The Death of Common Sense: How Law is Strangling America, Philip K. Howard, Grand Central Publishing (1994)
This is a panoramic review of government regulation run amok, with many arresting examples. The material seems somewhat dated, e.g., references to the Bush era refer to Bush 41, but still relevant. There has been little progress in solving any of the issues that are discussed, if memory serves, aside from occasional suspension of burdensome, time-consuming rules during emergencies. (Thus, as related on p. 172, the Santa Monica freeway was rebuilt in 66 days after the 1994 earthquake in Los Angeles.)
“The Death of Common Sense” consists of four long chapters, presented without an introduction or conclusion. They deal with (1) the impossibility of devising laws and regulations that will sensibly address every variation and permutation of a given problem without the need for human judgment; (2) the pitfalls of elevating legal process over objectives; (3) the destructive consequences of creating “rights” for more and more disadvantaged groups without much heed to the burdens imposed on the rest of the population; and (4) the author’s proposed solution to the problems discussed, which is for all concerned to stop looking to the law as a source for “final answers.”
Howard is not averse to government regulation as such; indeed he lauds the accomplishments of the New Deal (pp. 77-78) when administrators could act with lightning speed because their brand new agencies were writing on a blank slate. The passage of the Administrative Procedure Act shortly after World War II (p. 78) started things on a downward track, in his telling, from which it has never recovered.
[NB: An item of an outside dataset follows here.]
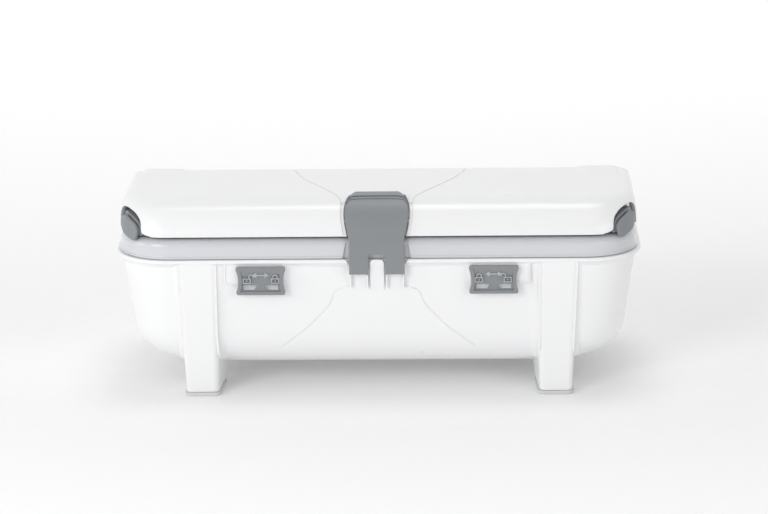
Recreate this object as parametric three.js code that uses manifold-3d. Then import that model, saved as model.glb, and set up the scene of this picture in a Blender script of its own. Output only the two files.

It is refreshing that an attorney would write a book so critical of his own profession, and most of the specifics ring true. However, Howard gives insufficient attention to the possibility that the government has spread itself too thin. Empowering unelected bureaucrats to exercise seat of the pants judgment in addressing all of the issues in which the government is involved might be more efficient than the present arrangement, but would the country be satisfied with the results?